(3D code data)
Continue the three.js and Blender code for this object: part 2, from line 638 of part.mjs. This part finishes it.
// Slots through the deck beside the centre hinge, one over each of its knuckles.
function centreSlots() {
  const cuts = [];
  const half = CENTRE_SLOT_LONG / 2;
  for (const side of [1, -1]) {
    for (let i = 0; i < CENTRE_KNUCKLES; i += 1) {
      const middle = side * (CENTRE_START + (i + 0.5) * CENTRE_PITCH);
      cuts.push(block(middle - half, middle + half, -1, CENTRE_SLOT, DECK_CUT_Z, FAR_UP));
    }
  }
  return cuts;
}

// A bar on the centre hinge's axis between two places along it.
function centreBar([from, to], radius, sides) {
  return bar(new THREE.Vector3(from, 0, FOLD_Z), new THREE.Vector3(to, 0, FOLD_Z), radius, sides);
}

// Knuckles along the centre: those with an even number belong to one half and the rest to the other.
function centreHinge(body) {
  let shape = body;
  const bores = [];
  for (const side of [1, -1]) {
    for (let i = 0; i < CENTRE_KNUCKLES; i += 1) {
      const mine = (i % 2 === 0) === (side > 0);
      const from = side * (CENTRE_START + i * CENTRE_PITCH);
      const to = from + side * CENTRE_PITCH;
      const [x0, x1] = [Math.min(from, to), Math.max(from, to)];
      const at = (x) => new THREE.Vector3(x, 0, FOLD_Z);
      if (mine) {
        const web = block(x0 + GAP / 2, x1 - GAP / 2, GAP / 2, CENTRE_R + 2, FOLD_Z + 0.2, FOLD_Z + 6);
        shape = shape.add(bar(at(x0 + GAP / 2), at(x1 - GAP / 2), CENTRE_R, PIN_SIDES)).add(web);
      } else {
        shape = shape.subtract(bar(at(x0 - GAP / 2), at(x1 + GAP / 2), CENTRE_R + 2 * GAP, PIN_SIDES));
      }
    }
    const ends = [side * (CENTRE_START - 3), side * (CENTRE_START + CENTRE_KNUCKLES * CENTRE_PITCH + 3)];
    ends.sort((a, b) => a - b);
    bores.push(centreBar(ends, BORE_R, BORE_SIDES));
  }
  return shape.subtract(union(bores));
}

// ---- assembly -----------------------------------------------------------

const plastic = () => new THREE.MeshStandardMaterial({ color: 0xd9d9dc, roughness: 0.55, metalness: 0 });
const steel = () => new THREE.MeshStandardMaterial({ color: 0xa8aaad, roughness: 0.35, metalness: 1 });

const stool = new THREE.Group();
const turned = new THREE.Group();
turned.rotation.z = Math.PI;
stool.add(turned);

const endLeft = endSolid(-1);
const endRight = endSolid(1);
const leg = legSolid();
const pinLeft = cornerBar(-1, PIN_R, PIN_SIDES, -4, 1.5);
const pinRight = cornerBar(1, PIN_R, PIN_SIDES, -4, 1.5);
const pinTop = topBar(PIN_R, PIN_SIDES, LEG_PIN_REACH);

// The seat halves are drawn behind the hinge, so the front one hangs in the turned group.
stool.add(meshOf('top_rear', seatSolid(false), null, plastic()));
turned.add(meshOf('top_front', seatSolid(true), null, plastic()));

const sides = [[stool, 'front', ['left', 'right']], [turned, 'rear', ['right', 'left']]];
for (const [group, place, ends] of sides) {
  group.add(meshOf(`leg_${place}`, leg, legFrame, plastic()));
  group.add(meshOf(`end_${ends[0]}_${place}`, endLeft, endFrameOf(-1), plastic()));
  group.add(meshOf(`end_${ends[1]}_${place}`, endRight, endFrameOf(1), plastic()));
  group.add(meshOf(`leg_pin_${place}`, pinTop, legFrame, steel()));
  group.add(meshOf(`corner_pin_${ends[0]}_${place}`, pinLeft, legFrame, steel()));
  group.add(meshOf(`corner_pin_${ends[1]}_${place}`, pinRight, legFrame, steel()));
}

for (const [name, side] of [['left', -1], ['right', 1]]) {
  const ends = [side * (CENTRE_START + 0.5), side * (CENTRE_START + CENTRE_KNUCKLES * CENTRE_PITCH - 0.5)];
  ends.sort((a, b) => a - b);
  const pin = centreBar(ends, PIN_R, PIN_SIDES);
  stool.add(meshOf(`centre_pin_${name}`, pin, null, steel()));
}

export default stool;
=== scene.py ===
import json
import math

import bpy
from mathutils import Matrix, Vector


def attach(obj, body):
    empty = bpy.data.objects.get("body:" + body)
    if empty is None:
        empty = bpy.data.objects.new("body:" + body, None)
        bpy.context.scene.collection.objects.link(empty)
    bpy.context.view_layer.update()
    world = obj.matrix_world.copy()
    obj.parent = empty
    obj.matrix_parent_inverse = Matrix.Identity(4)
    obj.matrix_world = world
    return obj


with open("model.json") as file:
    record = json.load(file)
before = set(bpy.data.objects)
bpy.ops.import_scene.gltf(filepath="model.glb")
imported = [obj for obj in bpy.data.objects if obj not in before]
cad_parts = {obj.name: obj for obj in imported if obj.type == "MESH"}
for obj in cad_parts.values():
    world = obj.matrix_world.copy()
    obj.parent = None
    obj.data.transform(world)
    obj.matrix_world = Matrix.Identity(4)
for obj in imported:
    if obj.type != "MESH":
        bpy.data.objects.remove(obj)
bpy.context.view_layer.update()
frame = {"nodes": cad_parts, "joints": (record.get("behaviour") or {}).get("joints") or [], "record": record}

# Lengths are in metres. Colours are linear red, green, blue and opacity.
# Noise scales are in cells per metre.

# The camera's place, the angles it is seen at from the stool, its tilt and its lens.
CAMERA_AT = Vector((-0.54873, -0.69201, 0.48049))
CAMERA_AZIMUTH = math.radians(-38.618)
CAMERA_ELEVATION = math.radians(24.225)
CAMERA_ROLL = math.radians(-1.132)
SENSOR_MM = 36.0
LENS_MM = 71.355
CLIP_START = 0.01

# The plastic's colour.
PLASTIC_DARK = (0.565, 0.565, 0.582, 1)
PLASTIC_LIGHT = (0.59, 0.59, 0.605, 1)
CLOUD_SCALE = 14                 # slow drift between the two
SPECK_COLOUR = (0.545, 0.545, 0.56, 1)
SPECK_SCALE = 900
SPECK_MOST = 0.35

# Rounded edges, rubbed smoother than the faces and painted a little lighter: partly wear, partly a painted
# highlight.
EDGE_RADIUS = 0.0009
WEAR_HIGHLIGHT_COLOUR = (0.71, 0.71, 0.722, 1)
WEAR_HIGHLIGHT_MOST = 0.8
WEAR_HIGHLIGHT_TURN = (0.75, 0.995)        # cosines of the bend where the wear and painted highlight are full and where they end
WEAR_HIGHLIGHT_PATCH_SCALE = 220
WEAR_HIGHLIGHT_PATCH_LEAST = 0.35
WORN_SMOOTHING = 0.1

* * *

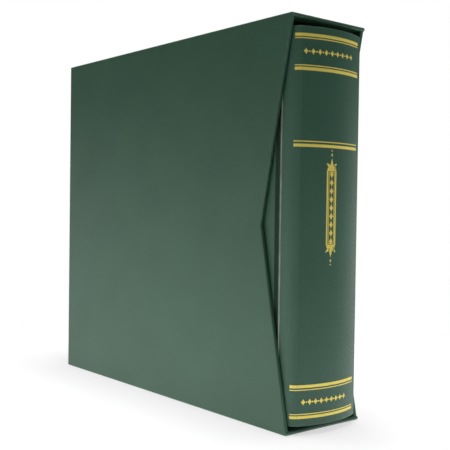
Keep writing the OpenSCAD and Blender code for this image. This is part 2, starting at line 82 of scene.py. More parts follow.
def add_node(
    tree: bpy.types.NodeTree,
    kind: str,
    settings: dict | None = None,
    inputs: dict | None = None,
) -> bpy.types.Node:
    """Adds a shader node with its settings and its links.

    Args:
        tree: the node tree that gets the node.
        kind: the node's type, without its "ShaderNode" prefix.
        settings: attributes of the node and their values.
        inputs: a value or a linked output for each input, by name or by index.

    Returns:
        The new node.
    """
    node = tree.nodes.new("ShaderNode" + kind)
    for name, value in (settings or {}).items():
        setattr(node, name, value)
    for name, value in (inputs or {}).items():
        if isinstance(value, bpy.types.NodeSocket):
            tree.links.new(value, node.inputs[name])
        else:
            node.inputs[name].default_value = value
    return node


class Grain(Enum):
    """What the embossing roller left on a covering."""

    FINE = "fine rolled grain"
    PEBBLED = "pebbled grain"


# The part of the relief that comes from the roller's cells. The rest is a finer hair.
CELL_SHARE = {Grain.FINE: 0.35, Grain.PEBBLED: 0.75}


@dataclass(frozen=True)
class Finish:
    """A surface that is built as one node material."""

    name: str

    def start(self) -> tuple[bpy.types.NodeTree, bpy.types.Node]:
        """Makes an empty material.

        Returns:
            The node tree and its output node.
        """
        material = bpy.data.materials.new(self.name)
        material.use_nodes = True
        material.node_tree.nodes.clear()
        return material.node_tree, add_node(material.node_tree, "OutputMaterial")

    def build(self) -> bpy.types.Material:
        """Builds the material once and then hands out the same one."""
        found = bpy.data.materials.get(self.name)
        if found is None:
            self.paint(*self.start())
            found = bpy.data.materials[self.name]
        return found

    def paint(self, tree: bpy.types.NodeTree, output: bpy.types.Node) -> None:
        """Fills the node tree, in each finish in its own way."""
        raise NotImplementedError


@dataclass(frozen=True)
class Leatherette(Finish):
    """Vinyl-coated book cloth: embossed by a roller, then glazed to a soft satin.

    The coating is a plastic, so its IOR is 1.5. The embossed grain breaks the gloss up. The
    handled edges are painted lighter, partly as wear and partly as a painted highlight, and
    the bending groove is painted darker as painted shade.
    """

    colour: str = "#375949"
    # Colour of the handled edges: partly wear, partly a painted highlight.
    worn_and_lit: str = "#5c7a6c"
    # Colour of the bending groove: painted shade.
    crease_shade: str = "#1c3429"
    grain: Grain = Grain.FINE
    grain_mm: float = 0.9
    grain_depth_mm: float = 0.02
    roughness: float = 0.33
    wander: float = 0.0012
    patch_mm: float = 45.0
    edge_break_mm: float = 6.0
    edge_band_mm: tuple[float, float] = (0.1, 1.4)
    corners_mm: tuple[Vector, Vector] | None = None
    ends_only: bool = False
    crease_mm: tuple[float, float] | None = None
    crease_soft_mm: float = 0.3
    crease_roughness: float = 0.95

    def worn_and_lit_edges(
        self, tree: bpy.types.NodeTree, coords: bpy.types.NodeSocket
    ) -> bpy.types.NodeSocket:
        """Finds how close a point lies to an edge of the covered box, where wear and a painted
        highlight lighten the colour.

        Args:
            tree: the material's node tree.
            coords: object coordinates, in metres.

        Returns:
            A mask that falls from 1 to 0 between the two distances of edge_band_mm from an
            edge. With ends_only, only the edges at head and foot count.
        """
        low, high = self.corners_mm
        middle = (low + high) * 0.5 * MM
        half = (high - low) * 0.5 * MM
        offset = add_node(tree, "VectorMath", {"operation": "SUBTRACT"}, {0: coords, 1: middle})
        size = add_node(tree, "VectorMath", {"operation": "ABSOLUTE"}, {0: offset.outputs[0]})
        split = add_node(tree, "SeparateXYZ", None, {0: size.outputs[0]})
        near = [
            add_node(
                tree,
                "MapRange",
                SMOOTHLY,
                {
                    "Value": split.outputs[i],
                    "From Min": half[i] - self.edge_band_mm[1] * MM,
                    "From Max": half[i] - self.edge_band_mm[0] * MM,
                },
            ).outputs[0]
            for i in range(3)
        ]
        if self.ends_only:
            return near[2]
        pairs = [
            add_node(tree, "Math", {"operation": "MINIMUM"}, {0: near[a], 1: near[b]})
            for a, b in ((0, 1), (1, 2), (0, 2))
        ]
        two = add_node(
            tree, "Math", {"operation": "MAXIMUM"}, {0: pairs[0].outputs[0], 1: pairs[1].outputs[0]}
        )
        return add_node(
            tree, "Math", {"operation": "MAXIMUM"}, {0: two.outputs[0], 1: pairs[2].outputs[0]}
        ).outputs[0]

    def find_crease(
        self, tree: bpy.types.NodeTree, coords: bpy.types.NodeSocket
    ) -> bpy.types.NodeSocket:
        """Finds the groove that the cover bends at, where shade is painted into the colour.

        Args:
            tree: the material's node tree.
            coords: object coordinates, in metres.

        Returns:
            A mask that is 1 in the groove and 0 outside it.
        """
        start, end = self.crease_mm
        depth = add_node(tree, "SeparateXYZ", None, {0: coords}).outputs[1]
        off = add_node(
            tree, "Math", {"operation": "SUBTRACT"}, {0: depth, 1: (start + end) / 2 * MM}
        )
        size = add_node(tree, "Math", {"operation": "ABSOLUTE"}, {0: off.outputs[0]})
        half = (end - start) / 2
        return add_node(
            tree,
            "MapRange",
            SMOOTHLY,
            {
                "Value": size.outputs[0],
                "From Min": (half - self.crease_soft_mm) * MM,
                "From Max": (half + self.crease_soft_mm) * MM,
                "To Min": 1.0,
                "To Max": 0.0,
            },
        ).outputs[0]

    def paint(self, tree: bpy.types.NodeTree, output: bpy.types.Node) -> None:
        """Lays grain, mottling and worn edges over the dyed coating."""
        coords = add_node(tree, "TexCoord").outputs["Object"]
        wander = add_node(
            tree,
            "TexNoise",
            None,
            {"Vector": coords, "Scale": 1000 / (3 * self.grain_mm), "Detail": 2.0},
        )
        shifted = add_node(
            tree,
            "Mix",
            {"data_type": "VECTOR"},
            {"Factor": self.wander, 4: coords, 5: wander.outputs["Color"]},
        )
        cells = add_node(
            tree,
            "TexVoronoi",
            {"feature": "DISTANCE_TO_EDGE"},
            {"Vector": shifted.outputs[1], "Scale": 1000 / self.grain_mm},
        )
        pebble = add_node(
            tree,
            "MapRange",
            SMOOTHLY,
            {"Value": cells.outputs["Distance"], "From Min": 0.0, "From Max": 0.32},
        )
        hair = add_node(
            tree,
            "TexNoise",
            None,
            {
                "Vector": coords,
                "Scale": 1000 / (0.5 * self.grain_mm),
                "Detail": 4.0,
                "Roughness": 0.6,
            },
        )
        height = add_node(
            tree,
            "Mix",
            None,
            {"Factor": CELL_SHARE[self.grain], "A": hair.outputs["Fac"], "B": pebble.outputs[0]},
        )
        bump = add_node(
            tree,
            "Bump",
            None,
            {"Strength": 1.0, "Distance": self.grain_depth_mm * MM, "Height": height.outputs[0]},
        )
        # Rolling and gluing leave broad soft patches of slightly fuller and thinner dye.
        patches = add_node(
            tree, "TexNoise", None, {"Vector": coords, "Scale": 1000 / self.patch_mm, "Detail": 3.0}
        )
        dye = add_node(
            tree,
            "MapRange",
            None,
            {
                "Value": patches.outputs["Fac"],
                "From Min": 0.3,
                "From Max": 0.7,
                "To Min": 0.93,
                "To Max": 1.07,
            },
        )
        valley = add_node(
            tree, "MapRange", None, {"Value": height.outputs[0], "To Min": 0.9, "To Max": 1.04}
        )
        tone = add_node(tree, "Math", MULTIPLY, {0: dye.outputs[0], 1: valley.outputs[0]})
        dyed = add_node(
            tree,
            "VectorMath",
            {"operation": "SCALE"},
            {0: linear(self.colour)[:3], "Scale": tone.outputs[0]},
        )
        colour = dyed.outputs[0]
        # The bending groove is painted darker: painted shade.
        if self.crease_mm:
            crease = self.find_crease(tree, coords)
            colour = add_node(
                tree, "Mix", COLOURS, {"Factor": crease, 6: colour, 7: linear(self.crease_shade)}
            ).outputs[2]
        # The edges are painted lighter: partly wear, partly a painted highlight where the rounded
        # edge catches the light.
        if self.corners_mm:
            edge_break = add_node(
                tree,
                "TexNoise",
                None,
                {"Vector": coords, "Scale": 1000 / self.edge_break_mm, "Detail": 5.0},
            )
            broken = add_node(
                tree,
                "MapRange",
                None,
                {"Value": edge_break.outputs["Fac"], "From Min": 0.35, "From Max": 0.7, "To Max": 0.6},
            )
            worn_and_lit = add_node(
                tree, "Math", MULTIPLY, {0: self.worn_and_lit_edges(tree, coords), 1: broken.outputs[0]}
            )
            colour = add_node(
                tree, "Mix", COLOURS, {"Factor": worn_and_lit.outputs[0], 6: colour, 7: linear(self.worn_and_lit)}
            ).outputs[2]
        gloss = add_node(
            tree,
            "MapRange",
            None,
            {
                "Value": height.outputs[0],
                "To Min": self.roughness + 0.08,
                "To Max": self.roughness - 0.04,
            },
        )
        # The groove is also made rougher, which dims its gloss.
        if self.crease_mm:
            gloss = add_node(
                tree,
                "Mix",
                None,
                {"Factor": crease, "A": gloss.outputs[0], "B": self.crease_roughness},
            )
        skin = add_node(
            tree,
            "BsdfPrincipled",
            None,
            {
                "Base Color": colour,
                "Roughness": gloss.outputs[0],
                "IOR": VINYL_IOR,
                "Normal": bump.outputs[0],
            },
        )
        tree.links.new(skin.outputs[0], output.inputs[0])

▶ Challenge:
All lines in the listing above from the line containing "Keep writing the" to the line containing "and its links.", inclusive, should be retyped exactly; no other lines should appear.

▶ Response to the exercise:
Keep writing the OpenSCAD and Blender code for this image. This is part 2, starting at line 82 of scene.py. More parts follow.
def add_node(
    tree: bpy.types.NodeTree,
    kind: str,
    settings: dict | None = None,
    inputs: dict | None = None,
) -> bpy.types.Node:
    """Adds a shader node with its settings and its links.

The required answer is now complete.